Sites 2 and 3 ..... nice colour field.
Nothing. Close by in the same field there should be another stone - our third site - just a little further on close to the hedge. I climb over the electric fence (a little more digressing from the path) and scour the hedge hopefully, finding a metal trough balanced on bits of stone and a pile of large stones dumped in the corner of the field disappearing under moss and wild plants. We decide these must be the remnants.
Retracing our steps and returning to the footpath and over a couple of stiles, we veer off, climbing over a gate into yet another muddy ploughed field in our quest to find our fourth site which should hold the fifth and sixth stones. A telegraph pole now marks where these would once have been. There’s few largish bits of stone pushed into the ground around the base, but that’s it.
Site four ..a chance for my last polaroid shot...
After this we lose heart. Clearly the introduction of mechanised farm machinery has meant that the stones can easily been moved and broken up by farmers keen to use every scrap of the land available to them, and a stone that is not of any value (or bears no protection order) can just be torn out and discarded. The last site we were to visit is also now a ploughed field, so not much chance of anything surviving, so we don't bother.
We push through a hedge and onto Tinkers Lane – once a road between fields and quarry but now blocked and subsiding. Late afternoon, the shadows lengthen.
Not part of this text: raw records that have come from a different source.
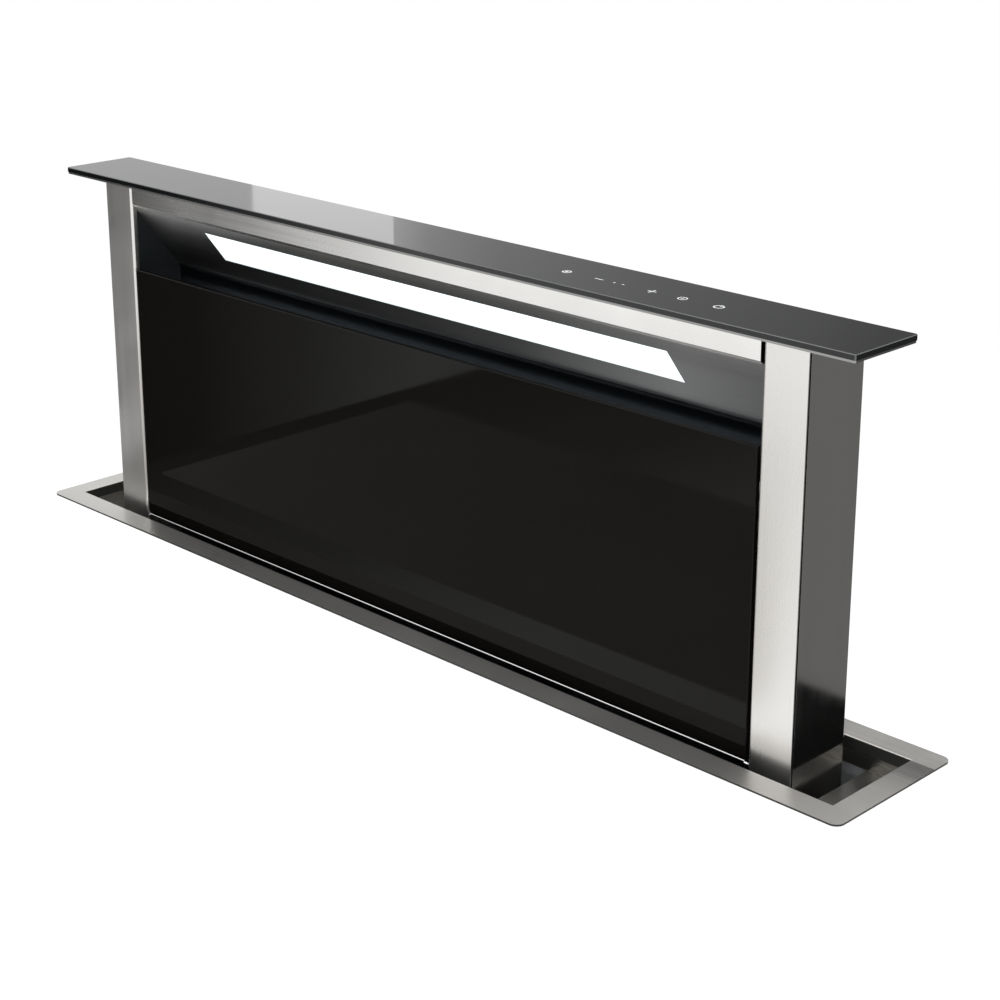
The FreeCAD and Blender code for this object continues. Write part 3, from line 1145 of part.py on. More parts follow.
def lift_drive():
    """Shaft across the tower, its bushes, the worm gearbox and its motor."""
    shaft = body("sync_shaft")
    pad(shaft, "X", "-shaft_half", "shaft_half", [("ring", "shaft_y", "shaft_z", "shaft_radius")])
    keep("sync_shaft", shaft)

    bush = body("shaft_bush")
    bore = ("ring", "shaft_y", "shaft_z", "shaft_radius + running_fit")
    plate = "(%s + plate_thick)" % SIDE_X
    pad(bush, "X", SIDE_X + " - bush_long", plate, [("ring", "shaft_y", "shaft_z", "bush_radius"), bore])
    pad(bush, "X", plate, plate + " + bush_rim_thick",
        [("ring", "shaft_y", "shaft_z", "bush_radius + bush_rim"), bore])
    pair("shaft_bushes", bush)

    box = body("lift_gearbox")
    pad(box, "X", "gearbox_left", "gearbox_right",
        [rectangle("gearbox_front", REAR_Y, "tower_foot", "gearbox_head")])
    soften(box, "gearbox_round", lambda e: along(e, "X") and e.Vertexes[0].Z > size("gearbox_head") - 0.01)
    ends = ("gearbox_left - gearbox_boss", "gearbox_right + gearbox_boss")
    pad(box, "X", *ends, [("ring", "shaft_y", "shaft_z", "bush_radius + 2")])
    pocket(box, "X", *ends, [bore])
    keep("lift_gearbox", box)

    motor = body("lift_motor")
    place = ("lift_motor_x", "lift_motor_y")
    turned(motor, "Z", place, [
        ("0", "gearbox_head"), ("lift_motor_radius", "gearbox_head"),
        ("lift_motor_radius", "lift_motor_head - 3"), ("lift_motor_radius - 3", "lift_motor_head"),
        ("7", "lift_motor_head"), ("7", "lift_motor_head + 4"), ("0", "lift_motor_head + 4")])
    keep("lift_motor", motor)


def carriages():
    """Side plates with arms out to the shoes, and the shoes in the guide rails."""
    made = body("carriage")
    out = "(%s + plate_thick)" % SIDE_X
    pad(made, "X", SIDE_X, out,
        [rectangle("plate_front", "plate_back", "tower_foot", "shelf_lip - plate_drop")])
    mid = "(guide_front + guide_back) / 2"
    for low in ("shoe_high", "shoe_low"):
        pad(made, "X", out, "arm_end",
            [rectangle(mid + " - arm_thick / 2", mid + " + arm_thick / 2", low, low + " + shoe_tall")])
    pocket(made, "X", SIDE_X, out, [("ring", "shaft_y", "shaft_z", "bush_radius")])
    pair("carriages", made)

    shoes = []
    back = "(%s - guide_wall - shoe_fit)" % HOUSE_X
    neck = "guide_in + guide_wall + shoe_fit"
    outline = [("arm_end", "mouth_front + shoe_fit"), (neck, "mouth_front + shoe_fit"),
               (neck, "guide_front + guide_wall + shoe_fit"), (back, "guide_front + guide_wall + shoe_fit"),
               (back, "guide_back - guide_wall - shoe_fit"), (neck, "guide_back - guide_wall - shoe_fit"),
               (neck, "mouth_back - shoe_fit"), ("arm_end", "mouth_back - shoe_fit")]
    for name, low in (("high", "shoe_high"), ("low", "shoe_low")):
        shoe = body("guide_shoe_" + name)
        pad(shoe, "Z", low, low + " + shoe_tall", [outline])
        shoes += [shoe, mirrored("guide_shoe_%s_other" % name, shoe)]
    made = doc.addObject("Part::Compound", "guide_shoes")
    made.Links = shoes
    keep("guide_shoes", made)


for build in (worktop_flange, flange_seal, recess_tray, housing, levelling_feet, mounting_brackets,
              guide_rails, lift_racks, blower_scroll, inlet_ring, impeller, blower_motor, blower_stand,
              outlet_spigot, damper_flaps, control_box, limit_switches, columns, side_panels,
              tower_sheets, intake, cap, glass_front, filters, lift_pinions, lift_drive, carriages):
    build()
doc.recompute()

for made in doc.Objects:
    faults = [state for state in made.State if state in ("Invalid", "Error")]
    if faults:
        raise RuntimeError("%s is %s" % (made.Name, faults))

os.makedirs("parts", exist_ok=True)
for label, made in KEPT:
    if made.Shape.isNull() or not made.Shape.isValid():
        raise RuntimeError(label + " has no valid shape")
    made.Shape.exportStep("parts/%s.step" % label)
    box = made.Shape.BoundBox
    print("%-22s %d solids  X %.1f %.1f  Y %.1f %.1f  Z %.1f %.1f" % (
        label, len(made.Shape.Solids), box.XMin, box.XMax, box.YMin, box.YMax, box.ZMin, box.ZMax))
print(len(KEPT), "pieces")
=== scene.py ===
import bpy
import json
import math
from mathutils import Matrix, Vector

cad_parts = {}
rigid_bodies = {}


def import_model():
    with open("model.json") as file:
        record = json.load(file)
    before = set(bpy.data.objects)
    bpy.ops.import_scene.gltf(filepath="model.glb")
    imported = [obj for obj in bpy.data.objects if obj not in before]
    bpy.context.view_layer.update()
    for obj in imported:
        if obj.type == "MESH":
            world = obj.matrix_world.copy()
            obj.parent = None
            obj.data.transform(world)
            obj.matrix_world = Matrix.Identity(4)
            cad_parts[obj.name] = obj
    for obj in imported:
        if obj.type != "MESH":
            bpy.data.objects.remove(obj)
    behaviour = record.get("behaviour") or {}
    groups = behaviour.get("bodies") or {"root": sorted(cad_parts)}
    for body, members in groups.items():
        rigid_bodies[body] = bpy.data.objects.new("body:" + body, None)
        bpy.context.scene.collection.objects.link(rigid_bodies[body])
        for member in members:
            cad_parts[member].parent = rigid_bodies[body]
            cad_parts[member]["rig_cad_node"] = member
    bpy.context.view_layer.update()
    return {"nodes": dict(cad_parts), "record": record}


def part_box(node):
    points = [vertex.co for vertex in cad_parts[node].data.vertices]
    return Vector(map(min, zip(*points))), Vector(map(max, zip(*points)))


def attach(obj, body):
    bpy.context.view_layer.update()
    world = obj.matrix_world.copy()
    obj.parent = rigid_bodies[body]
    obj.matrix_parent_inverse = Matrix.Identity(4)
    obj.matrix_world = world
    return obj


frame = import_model()
NODES = frame["nodes"]
SLOT_OF = {part["node"]: part["material_slot"] for part in frame["record"]["subparts"]}

# ---- places taken from the frame, as (low corner, high corner) ----

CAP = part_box("cap_glass")
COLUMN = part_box("column_front_right")
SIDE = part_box("side_panel_right")
HOUSE_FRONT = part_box("housing_front_panel")
HOUSE_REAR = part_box("housing_rear_panel")
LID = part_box("control_box_lid")
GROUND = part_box("levelling_feet")[0].z

# ---- sizes of what is printed, rounded and screwed on ----

FOLD_TOP = 0.2215            # top of the rolled fold at the foot of the soffit, where the painted shade below it starts
GROOVE_INSET = 0.010         # the painted shade on the neck of a front column starts this far in from its inner edge
GROOVE_DEEP = 0.0010         # and this far behind its front
EDGE_ROUND = 0.00025         # rounding of the sheet edges
TOUCH_ROW = -0.0125          # row of touch marks on the cap, and their places along it
TOUCH_LAMP, TOUCH_LESS, TOUCH_MORE, TOUCH_TIMER, TOUCH_POWER = 0.1523, 0.1827, 0.2308, 0.2577, 0.2887
TOUCH_DOTS = (0.1967, 0.2048)

SCREW_RADIUS = 0.0036
SCREW_TALL = 0.0014
SCREW_DOME = 0.0008
CROSS_HALF_LONG = 0.0019
CROSS_HALF_WIDE = 0.0004
CROSS_FLOOR = 0.0006
CROSS_TOP = 0.003
SCREW_TURN_FIRST = 23.0      # the recesses stand as the screwdriver left them
SCREW_TURN_STEP = 37.0
FOLD_SCREW_INSET = 0.0082    # screw row on the rear folds of the tower's sides
HOUSE_SCREW_INSET = 0.007    # screw rows on the housing and in the lid's corners
ROW_FOOT = 0.03
TOWER_ROW_HEAD = 0.03
HOUSE_ROW_HEAD = 0.04

# ---- sizes of the stage ----

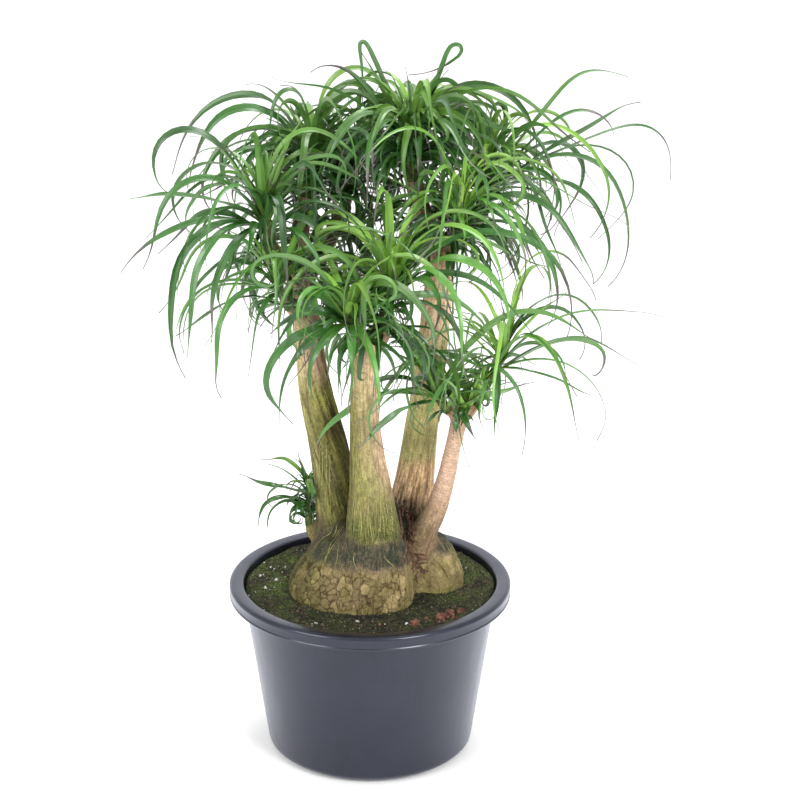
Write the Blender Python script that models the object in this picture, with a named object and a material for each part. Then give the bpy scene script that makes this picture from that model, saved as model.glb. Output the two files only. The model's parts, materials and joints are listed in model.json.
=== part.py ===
"""A ponytail palm in a grower's pot: turned pot, soil, one woody body and the heads of strap leaves."""

import math
import random

import bmesh
import bpy
import numpy as np
from mathutils import Matrix, Vector
from mathutils.bvhtree import BVHTree

# Pot, in metres
RIM_RADIUS = 0.160
RIM_WIDTH = 0.0165
SKIRT_HEIGHT = 0.0155
POT_HEIGHT = 0.200
WALL = 0.0024
WALL_TOP_RADIUS = RIM_RADIUS - RIM_WIDTH + WALL
WALL_FOOT_RADIUS = 0.1180
FOOT_RADIUS = 0.1080
FOOT_HEIGHT = 0.003
CORNER = 0.009
FLOOR = 0.004
DRAIN_HOLES = 6
DRAIN_RADIUS = 0.006
DRAIN_CIRCLE = 0.072
POT_SIDES = 32

# Soil
GAP = 0.0004
SOIL_LEVEL = POT_HEIGHT - 0.0095
SOIL_RINGS = 3

# Woody body: one caudex of three lobes, three trunks, a thin stem and their branches
ROOT_DEPTH = 0.036
LOBE_SIDES = 18
# x, y, radius along x, radius along y, height above the soil where the lobe closes
LOBES = (
    (-0.020, -0.004, 0.073, 0.078, 0.066),
    (0.030, 0.030, 0.066, 0.060, 0.072),
    (0.074, 0.006, 0.033, 0.030, 0.060),
)
LIMB_SIDES = 12
BRANCH_SIDES = 8
CORE_SIDES = 7
# x, y, z, radius at each station
LIMBS = {
    "left_trunk": ((-0.037, 0.010, 0.215, 0.033), (-0.038, 0.010, 0.250, 0.0255),
                   (-0.039, 0.010, 0.300, 0.0225), (-0.045, 0.010, 0.350, 0.0210),
                   (-0.055, 0.010, 0.395, 0.0190), (-0.063, 0.010, 0.440, 0.0170),
                   (-0.069, 0.012, 0.500, 0.0150), (-0.075, 0.016, 0.560, 0.0125)),
    "front_trunk": ((0.005, -0.036, 0.215, 0.042), (0.005, -0.038, 0.250, 0.0340),
                    (0.002, -0.040, 0.285, 0.0290), (0.000, -0.040, 0.325, 0.0230),
                    (-0.004, -0.040, 0.365, 0.0190), (-0.007, -0.040, 0.425, 0.0158),
                    (-0.004, -0.041, 0.480, 0.0160), (-0.001, -0.042, 0.500, 0.0150)),
    "rear_trunk": ((0.044, 0.044, 0.215, 0.036), (0.047, 0.045, 0.270, 0.0265),
                   (0.052, 0.045, 0.315, 0.0220), (0.059, 0.045, 0.375, 0.0190),
                   (0.066, 0.045, 0.425, 0.0180), (0.075, 0.045, 0.525, 0.0160),
                   (0.081, 0.044, 0.590, 0.0155)),
    "thin_stem": ((0.050, -0.002, 0.212, 0.021), (0.058, -0.004, 0.250, 0.0160),
                  (0.074, -0.005, 0.286, 0.0125), (0.084, -0.005, 0.320, 0.0105),
                  (0.091, -0.005, 0.355, 0.0093), (0.101, -0.005, 0.404, 0.0095)),
    "side_stub": ((-0.050, 0.012, 0.236, 0.009), (-0.066, 0.014, 0.248, 0.0065),
                  (-0.069, 0.014, 0.262, 0.0055)),
}
# Which limb each branch grows from is shown by its first station; its last carries a head of leaves
BRANCHES = {
    "left": ((-0.075, 0.016, 0.548, 0.0120), (-0.092, 0.002, 0.568, 0.0100),
             (-0.104, -0.014, 0.586, 0.0095)),
    "left_top": ((-0.075, 0.016, 0.550, 0.0120), (-0.077, 0.038, 0.590, 0.0105),
                 (-0.070, 0.056, 0.628, 0.0095)),
    "left_low": ((-0.070, 0.010, 0.500, 0.0110), (-0.079, -0.012, 0.518, 0.0095),
                 (-0.086, -0.032, 0.532, 0.0085)),
    "mid_top": ((0.078, 0.044, 0.566, 0.0130), (0.058, 0.036, 0.612, 0.0115), (0.046, 0.026, 0.658, 0.0100)),
    "right": ((0.080, 0.043, 0.572, 0.0135), (0.104, 0.046, 0.592, 0.0115), (0.119, 0.048, 0.612, 0.0105)),
    "upper_center": ((0.080, 0.040, 0.570, 0.0130), (0.087, 0.018, 0.584, 0.0110),
                     (0.090, 0.006, 0.598, 0.0100)),
    "back": ((-0.074, 0.018, 0.540, 0.0110), (-0.050, 0.060, 0.572, 0.0100), (-0.030, 0.092, 0.604, 0.0090)),
    "center": ((0.000, -0.042, 0.486, 0.0125), (0.010, -0.044, 0.500, 0.0110),
               (0.014, -0.046, 0.512, 0.0100)),
    "center_low": ((-0.003, -0.042, 0.482, 0.0125), (-0.014, -0.054, 0.498, 0.0105),
                   (-0.017, -0.066, 0.510, 0.0095)),
    "stem_right": ((0.099, -0.005, 0.392, 0.0090), (0.108, -0.006, 0.402, 0.0085),
                   (0.116, -0.007, 0.414, 0.0080)),
    "stem_left": ((0.099, -0.005, 0.392, 0.0085), (0.091, -0.008, 0.402, 0.0078),
                  (0.084, -0.012, 0.408, 0.0070)),
    "side_shoot": ((-0.067, 0.014, 0.252, 0.0060), (-0.069, 0.014, 0.262, 0.0055)),
}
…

The road is slowly being reclaimed by nature, tarmac mixing with earth and stone, tangles of roots, brambles, and shoots pushing through. We are walking another border - a boundary between ancient hedgerow and 21st C metal grid fence with warning signs about the dangers of falling into the water-filled quarry (now re-designated as a swimming and diving club).
As we walk back two deer bound across the field in front of us, a blackbird sounding a warning. By chance we come across an old stone at the entrance to a footpath. One that we weren't even looking for.
It’s been an interesting walk – one that we wouldn’t have done without the prompting of Terminalia Day. We have visited the sites and remembered...All hail.